Industri pengolahan minus 3,03%, jasa keuangan minus 1,73% dan jasa perusahaan minus 2,15%.
Dengan kata lain, tren pemecatan karyawan masih mengintai perekonomian KalimantanTimur.
Bahkan menurut Ketua Apindo Kaltim Slamet Brotosiswoyo, angka PHK sejatinya lebih besar dari yang dilaporkan pemerintah provinsi.
Dia memperkirakan jumlahnya menembus angka 25.000 orang.
"Yang resmi dilaporkan memang hanya 10.721, tetapi perkiraan saya jauh lebih banyak dari itu," katanya kepada Bisnis, Kamis (3/9/2015).
Menurutnya, mencegah tren PHK di tengah kondisi perekonomian yang masih panas dingin bukan perkara mudah.
Apalagi sektor sumber daya alam sudah terlalu lama berkontribusi besar membangun bumi Kalimantan.
Dia mendorong investor untuk memasuki sektor bisnis di luar pertambangan. Sektor pariwisata misalnya, dinilai punya potensi besar menyerap tenaga kerja.
Namun, upaya itu jelas tidak semudah membalikkan telapak tangan. Slamet meminta pemerintah turut andil dengan memberikan kemudahan perizinan di sektor-sektor usaha baru guna menyerap tenaga kerja.
Lantas bagaimana dengan nasib 10.721 orang yang sudah terlanjur dirumahkan?
Disnakertrans meminta pengusaha membekali mereka dengan pelatihan keterampilan. Pemerintah juga sudah meneken nota kesepahaman dengan Apindo untuk memuluskan pelatihan tersebut.
Dari Apindo, pihaknya juga siap memberikan pelatihan kepada para korban PHK. Slamet menjelaskan pihaknya akan berkolaborasi dengan perusahaan untuk mengalokasikan dana corporate social responsibility (CSR).

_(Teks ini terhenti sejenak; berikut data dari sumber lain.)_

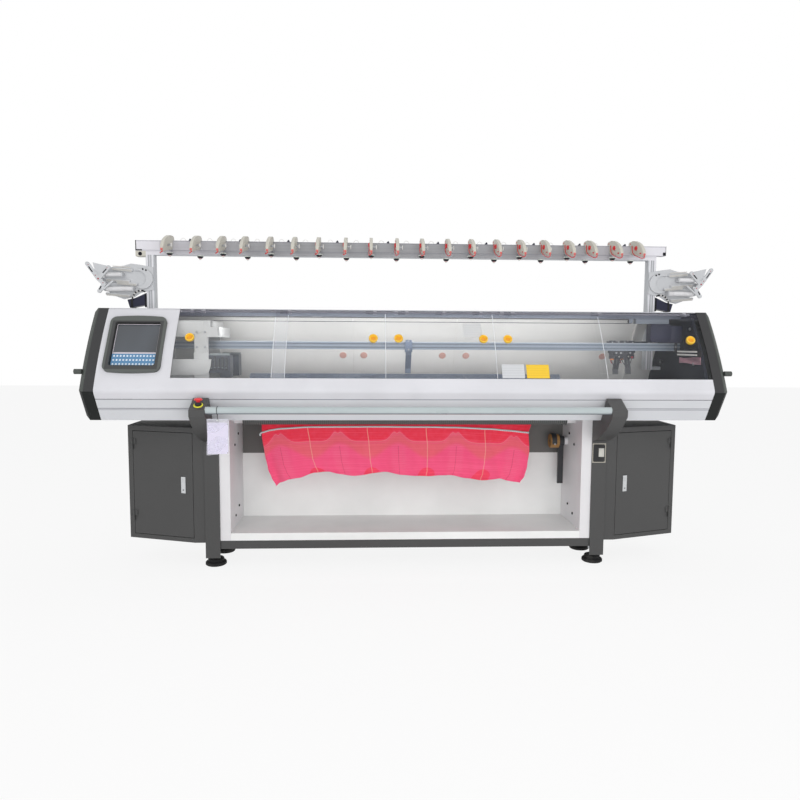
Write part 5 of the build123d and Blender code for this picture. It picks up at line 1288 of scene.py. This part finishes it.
# REAR COVERS, ROOF AND CASING
# White steel skins: three hinged covers over the back of the beds, the roof plate that carries
# the hinges, and the fixed casing under them, all sprayed like the front.
inside_cream = sprayed("inside_cream", colour(226, 225, 222), 0.5, 0.08, 500.0, 0.2)
dress(inside_cream, "left_rear_cover", "middle_rear_cover", "right_rear_cover", "rear_casing")
roof_white = sprayed("roof_white", colour(213, 213, 218), 0.32, 0.06, 500.0, 0.2)
roof_x, roof_y = roof_white.along("X"), roof_white.along("Y")
roof_run = roof_white.spread(abs(roof_x - 0.196), 1.466, 1.46)
# The front lip of the roof is painted dark grey, as painted shade along the lip.
roof_lip_painted_shade = roof_white.spread(roof_y, -0.096, -0.1, 0.0, 0.75) * roof_run
roof_tone = roof_white.mix(roof_white.noise(3.0, 4.0), colour(206, 206, 211), colour(218, 218, 223))
roof_white.set({"Base Color": roof_white.mix(roof_lip_painted_shade, roof_tone, colour(112, 112, 126))})
dress(roof_white, "roof_panel")
seal_cream = rubber("seal_cream", colour(214, 213, 208), 0.7)


def on_back(x, z, out=0.0):
    """A point on or off the curved rear skin, which mirrors the front one."""
    point = on_skin(x, z, out)
    return Vector((point.x, 2 * beds_middle_y - point.y, point.z))


seal_foot_z, seal_out, seal_rise = 1100.6, -1.8, 16
for side, x_low, x_high in (("left", -1452.5, -324.5), ("middle", -321.5, 321.5),
                            ("right", 324.5, 1452.5)):
    back_seal = Shape()
    if side == "middle":
        for x in (x_low - 1.35, x_high + 1.35):
            back_seal.tube([on_back(x, 1102 + seal_rise * k, seal_out) for k in range(21)], 1.15, 8)
    foot_run = [on_back(x, seal_foot_z, seal_out) for x in (x_low, (x_low + x_high) / 2, x_high)]
    back_seal.tube(foot_run, 1.3, 8)
    made(side + "_back_seal", back_seal, [seal_cream], side + "_back_cover")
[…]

"Jadi bukan Apindo yang mengumpulkan uangnya tetapi hanya bekerja sama agar perusahaan itu memberikan pelatihan menggunakan dana CSR mereka," tambahnya.
Pemecatan 10.721 orang dalam kurun waktu 1 tahun jelas bukan angka yang sedikit. Jika tidak segera dicarikan solusi, bukan tidak mungkin gudangnya sumber daya alam ini akan menghadapi gelombang PHK massal.
Pada akhirnya, cerita Arif soal kemudahan mencari pekerjaan di Kalimantan tentu harus segera direvisi. Terdengar pahit memang.